Eddie Murphy plays it straight rather than bawdy in "A Vampire in Brooklyn." It takes some getting used to. As if to make up for all this seriousness, he plays a few funny characters in disguise, including a long-haired Italian punk and an Al-Sharpton-styled preacher. But despite his omnipresence, he seems comically missing.

As Maximillian, the last of all vampires, he's an elegant, long-haired gentleman with a Caribbean accent who has journeyed to the Big Apple in search of Rita Veder (Angela Bassett), a New York police officer.

It seems Rita's long-departed parents—as she later discovers—used to, uh, work nights with Maximillian. Rita, the daughter of vampires, is just the partner Max is looking for. But she's not willing to accept her apparent fate, or part with her secret love, partner Justice (Allen Payne).

A rather unremarkable vampire-meets-crime-thriller ensues, in which Maximillian (disguising his real identity) attempts to seduce Rita, while romantically tight-lipped Justice (investigating the trail of bodies that Max has left) tries to keep his jealousy in check.

This triangular struggle leaves most of the funny stuff to Silas (John Witherspoon), as a crusty night watchman with pithy profanities; and his pal Julius Jones (Kadeem Hardison), a small-time hustler who Maximillian recruits as his ghoul and manservant.

Unfortunately, after a small dose of Maximillian's blood on his tongue (part of the vampire recruitment process) Jones begins to physically deteriorate. First his ear falls off, then his hand. But, as he insists to Silas, he's in good hands with his new master.

"Oh he's taking care of you?" says Silas. "Have you seen yourself lately?"

Considering it was directed by "Elm Street" creator Wes Craven, "Vampire" isn't stunningly scary, or particularly atmospheric. There are one or two exceptions, such as the opening sequence in which Maximillian's ghostly ship, filled with dead passengers, crashes its way through a harbor full of boats.

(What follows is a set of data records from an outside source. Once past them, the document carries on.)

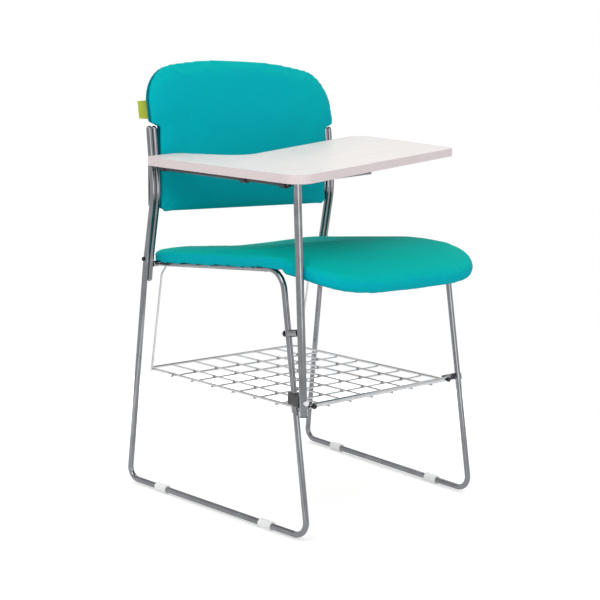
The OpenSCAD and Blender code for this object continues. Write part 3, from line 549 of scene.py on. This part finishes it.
def fastener_facts(points):
    """Head-top centre, outward axis, and the sizes of one lump of points."""
    centre = (points.max(0) + points.min(0)) / 2
    spreads, ways = np.linalg.eigh(np.cov((points - points.mean(0)).T))
    odd = int(np.argmax([abs(s - np.median(spreads)) for s in spreads]))
    axis = ways[:, odd]
    along = (points - centre) @ axis
    side = np.linalg.norm((points - centre) - np.outer(along, axis), axis=1)
    middle = (along.max() + along.min()) / 2
    if side[along > middle].max() < side[along < middle].max():
        axis, along = -axis, -along
    head_radius = side.max()
    in_head = along[side > RIM_SHARE * head_radius]
    top, foot = along.max(), along.min()
    shank_radius = side[along < in_head.min() - UNDER_HEAD].max()
    return {"top": centre + axis * top, "axis": axis, "head_radius": head_radius,
            "head": top - in_head.min(), "length": top - foot, "shank_radius": shank_radius}


facts = fastener_facts(solid_parts("strap_screws")[0])
print("a strap screw: head", round(2 * facts["head_radius"] / MM, 1), "mm across,",
      round(facts["length"] / MM, 1), "mm long")

# %% Shape a fastener's head and shank
ROUND_STEPS = 48
HEAD_RINGS = 18
CROSS_REACH, CROSS_HALF, SOCKET_HALF, RECESS_SLOPE = 0.60, 0.15, 0.46, 0.08
HEX_SLANT = (0.866, 0.5)
# How far the dome falls at its rim and how late, and the recess's depth: what it gains
# towards the middle, and what it has everywhere. All but the second are shares.
DOME = {"cross": (0.55, 2.6), "hex": (0.22, 6)}
RECESS_DEPTH = {"cross": (0.5, 0.1), "hex": (0.0, 0.55)}


def recess(x, y, drive):
    """0 outside the driver's recess, 1 inside; x and y are shares of the head's radius."""
    x, y = abs(x), abs(y)
    if drive == "cross":
        edge = min(max(x - CROSS_REACH, y - CROSS_HALF), max(y - CROSS_REACH, x - CROSS_HALF))
    else:
        edge = max(x * HEX_SLANT[0] + y * HEX_SLANT[1], y) - SOCKET_HALF
    return min(1.0, max(0.0, 0.5 - edge / RECESS_SLOPE))


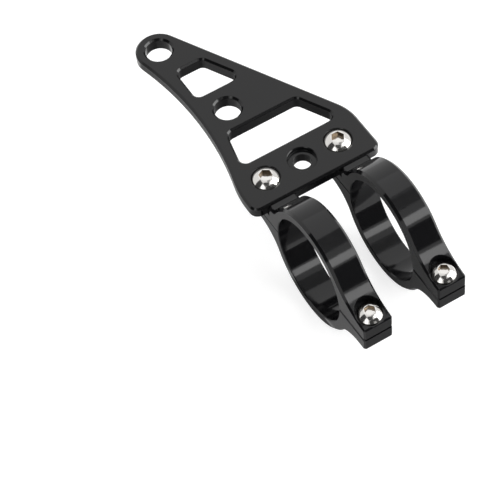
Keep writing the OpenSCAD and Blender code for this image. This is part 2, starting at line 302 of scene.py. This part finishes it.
# Button head screws with hexagon sockets, in millimetres, in place of the plain ones.
# "facets" and "domeSteps" are counts: faces along each side of the socket, and up the dome
plateScrew = {
    "diameter": 6.0, "pitch": 1.0, "length": 12.0, "tip": 0.75, "tuck": 0.15,
    "headDiameter": 10.5, "headHeight": 3.3, "rim": 1.1, "flat": 0.12, "footEdge": 0.12,
    "socket": 4.5, "socketDepth": 1.95, "mouthEdge": 0.1, "bedRim": 0.35, "drillDepth": 0.3,
    "facets": 8, "domeSteps": 10,
}
pinchScrew = {
    "diameter": 5.0, "pitch": 0.8, "length": 10.0, "tip": 0.6, "tuck": 0.15,
    "headDiameter": 9.5, "headHeight": 2.75, "rim": 0.6, "flat": 0.12, "footEdge": 0.12,
    "socket": 3.75, "socketDepth": 1.6, "mouthEdge": 0.1, "bedRim": 0.3, "drillDepth": 0.25,
    "facets": 8, "domeSteps": 10,
}
threadForm = {  # shares of the pitch, counts, then millimetres
    "depth": 0.6134, "rootFlat": 0.25, "crestFlat": 0.125,
    "stepsPerTurn": 32, "spareTurns": 1.5, "mergeWithin": 0.002,
}
screwTurns = {  # degrees that each socket is turned in the photograph
    "left_plate_screw": 26, "right_plate_screw": -2,
    "left_pinch_screw": 10, "right_pinch_screw": 25,
}
brightSteel = {
    "colour": (0.68, 0.665, 0.64), "metallic": 1.0, "ior": 1.5, "roughness": 0.11,
    "grainScale": 1500.0, "grainDetail": 3.0, "grainSpread": 0.3,
    "grainDepth": 0.00001, "grainStrength": 0.1,
}
socketShadeWalls = {  # painted shade: the socket walls darker and browner than the head's steel
    "colour": (0.19, 0.14, 0.09), "metallic": 1.0, "ior": 1.5, "roughness": 0.3,
    "grainScale": 1500.0, "grainDetail": 3.0, "grainSpread": 0.3,
    "grainDepth": 0.00002, "grainStrength": 0.2,
}
screwSteel = makeFinish("screwSteel", brightSteel)
# The socket walls get the same steel, darkened with painted shade
socketShadedSteel = makeFinish("socketShadedSteel", socketShadeWalls)
for node, turned in screwTurns.items():
    makeScrew(node, plateScrew if "plate" in node else pinchScrew, turned)
print("screws made")

# The photograph's camera: a place in metres, three unit directions, a focal length in pixels
photoCamera = {
    "place": (-0.25934, -0.42808, 0.68599),
    "right": (0.85036, -0.52252, -0.0622),
    "down": (-0.45474, -0.67022, -0.58653),
    "forward": (0.26478, 0.52705, -0.80753),
    "focalPixels": 2329.87,
    "framePixels": 500,
    "sensorWidth": 36.0,
    "clipStart": 0.01,
}
cameraData = bpy.data.cameras.new("photoCamera")
cameraData.sensor_fit = "HORIZONTAL"
cameraData.sensor_width = photoCamera["sensorWidth"]
perPixel = photoCamera["sensorWidth"] / photoCamera["framePixels"]
cameraData.lens = photoCamera["focalPixels"] * perPixel
cameraData.clip_start = photoCamera["clipStart"]
cameraObject = bpy.data.objects.new("photoCamera", cameraData)
bpy.context.scene.collection.objects.link(cameraObject)
right, down, forward = (Vector(photoCamera[key]) for key in ("right", "down", "forward"))
axes = Matrix((right, -down, -forward)).transposed().to_4x4()
cameraObject.matrix_world = Matrix.Translation(Vector(photoCamera["place"])) @ axes
bpy.context.scene.camera = cameraObject
print("camera set")


def facing(spec):
    # A place around the object that looks back at it
    azimuth = math.radians(spec["azimuth"])
    elevation = math.radians(spec["elevation"])
    level = math.cos(elevation)
    outwards = Vector((level * math.cos(azimuth), level * math.sin(azimuth), math.sin(elevation)))
    place = aim + outwards * spec["distance"]
    return Matrix.Translation(place) @ (aim - place).to_track_quat("-Z", "Y").to_matrix().to_4x4()


def addSoftbox(name, spec):
    lamp = bpy.data.lights.new(name, "AREA")
    lamp.shape = "RECTANGLE"
    lamp.size = spec["width"]
    lamp.size_y = spec["height"]
    lamp.energy = spec["watts"]
    softbox = bpy.data.objects.new(name, lamp)
    softbox.matrix_world = facing(spec)
    bpy.context.scene.collection.objects.link(softbox)


def addSheet(name, spec, place):
    # A flat sheet of plain grey; returns its object and its shader's node tree
    paint = bpy.data.materials.new(name)
    paint.use_nodes = True
    shader = paint.node_tree.nodes["Principled BSDF"]
    shader.inputs["Base Color"].default_value = (spec["colour"],) * 3 + (1.0,)
    shader.inputs["Roughness"].default_value = spec["roughness"]
    shape = bmesh.new()
    bmesh.ops.create_grid(shape, x_segments=1, y_segments=1, size=0.5)
    bmesh.ops.scale(shape, vec=(spec["width"], spec["height"], 1.0), verts=shape.verts)
    bmesh.ops.transform(shape, matrix=place, verts=shape.verts)
    mesh = bpy.data.meshes.new(name)
    shape.to_mesh(mesh)
    shape.free()
    sheet = bpy.data.objects.new(name, mesh)
    sheet.data.materials.append(paint)
    bpy.context.scene.collection.objects.link(sheet)
    return sheet, paint.node_tree


def addCard(name, spec, place):
    # Shades nothing: it is seen in reflections only
    card = addSheet(name + "Card", spec, place)[0]
    card.visible_camera = False
    card.visible_diffuse = False
    card.visible_shadow = False


def addSeenStrength(tree, plain, seen):
    # 'seen' towards the camera and in reflections, 'plain' as light
    path = tree.nodes.new("ShaderNodeLightPath")
    first = tree.nodes.new("ShaderNodeMath")
    first.operation = "MAXIMUM"
    tree.links.new(path.outputs["Is Camera Ray"], first.inputs[0])
    tree.links.new(path.outputs["Is Glossy Ray"], first.inputs[1])
    second = tree.nodes.new("ShaderNodeMath")
    second.operation = "MAXIMUM"
    tree.links.new(first.outputs[0], second.inputs[0])
    tree.links.new(path.outputs["Is Transmission Ray"], second.inputs[1])
    strength = tree.nodes.new("ShaderNodeMapRange")
    strength.inputs["To Min"].default_value = plain
    strength.inputs["To Max"].default_value = seen
    tree.links.new(second.outputs[0], strength.inputs["Value"])
    return strength.outputs["Result"]


# Studio, in metres, degrees and watts: azimuth is from +X, and lamps and cards face 'aim'
aim = Vector((0.0, 0.02, 0.0))
softboxes = {
    "overhead": {"azimuth": 60, "elevation": 58, "distance": 1.1,
                 "width": 1.1, "height": 0.8, "watts": 0.8},
    "frontStrip": {"azimuth": -56, "elevation": 47, "distance": 1.0,
                   "width": 0.4, "height": 0.2, "watts": 0.9},
    "rightWindow": {"azimuth": -30, "elevation": 24, "distance": 1.1,
                    "width": 0.8, "height": 0.8, "watts": 12.0},
    "leftStrip": {"azimuth": -148, "elevation": 27, "distance": 1.1,
                  "width": 0.38, "height": 0.66, "watts": 0.9},
}
for name, spec in softboxes.items():
    addSoftbox(name, spec)

darkCards = {
    "front": {"azimuth": -91, "elevation": 12, "distance": 1.15,
              "width": 1.52, "height": 1.2, "colour": 0.05, "roughness": 1.0},
    "frontGrey": {"azimuth": -86, "elevation": 8, "distance": 1.1,
                  "width": 0.36, "height": 0.5, "colour": 0.45, "roughness": 1.0},
    "upper": {"azimuth": -40, "elevation": 72, "distance": 1.15,
              "width": 0.9, "height": 0.34, "colour": 0.4, "roughness": 1.0},
    "left": {"azimuth": 174, "elevation": 27, "distance": 1.15,
             "width": 0.75, "height": 1.3, "colour": 0.05, "roughness": 1.0},
    "behindCamera": {"azimuth": -120, "elevation": 51, "distance": 1.15,
                     "width": 0.8, "height": 0.56, "colour": 0.08, "roughness": 1.0},
}
for name, spec in darkCards.items():
    addCard(name, spec, facing(spec))

shadowCards = {  # just under the object, seen in reflections only: a dark painted shadow under the whole object, and a lighter painted shade left of it
    "footprintShadow": {"x": 0.006, "y": 0.025, "below": 0.0003,
                  "width": 0.06, "height": 0.19, "colour": 0.3, "roughness": 1.0},
    "leftShade": {"x": -0.05, "y": 0.03, "below": 0.0003,
                 "width": 0.051, "height": 0.21, "colour": 0.6, "roughness": 1.0},
}
# Each card is painted shadow or shade on the floor, seen in reflections only
for name, spec in shadowCards.items():
    place = (spec["x"], spec["y"], cadBox[0].z - spec["below"])
    addCard(name, spec, Matrix.Translation(place))
print("lamps and cards set")

surroundings = {"colour": (1.0, 1.0, 1.0, 1.0), "light": 0.8, "seen": 1.0}
world = bpy.data.worlds.new("studio")
bpy.context.scene.world = world
world.use_nodes = True
background = world.node_tree.nodes["Background"]
background.inputs["Color"].default_value = surroundings["colour"]
skyStrength = addSeenStrength(world.node_tree, surroundings["light"], surroundings["seen"])
world.node_tree.links.new(skyStrength, background.inputs["Strength"])

floor = {  # nearly white of itself where it is seen, so that only the shadow shows
    "below": 0.0006, "width": 3.0, "height": 3.0, "colour": 0.5, "roughness": 0.9,
    "ownColour": (1.0, 1.0, 1.0, 1.0), "ownLight": 0.0, "ownSeen": 0.66,
}
floorPlace = Matrix.Translation((0.0, 0.0, cadBox[0].z - floor["below"]))
paperTree = addSheet("floor", floor, floorPlace)[1]
paper = paperTree.nodes["Principled BSDF"]
paper.inputs["Specular IOR Level"].default_value = 0.0
paper.inputs["Emission Color"].default_value = floor["ownColour"]
paperStrength = addSeenStrength(paperTree, floor["ownLight"], floor["ownSeen"])
paperTree.links.new(paperStrength, paper.inputs["Emission Strength"])
print("world and floor set")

The movie's pleasures are fairly minor. It's intriguing to watch Bassett, who has an appealing presence and sculpted features to die for. It's also interesting to see Murphy apparently playing Herb (of Peaches and Herb) with fangs. But this modern fable is little more than a Murphy potboiler, something to while away a couple of hours, rather than fondly remember.

A VAMPIRE IN BROOKLYN (R) — Contains sexual situations, considerable profanity and violence.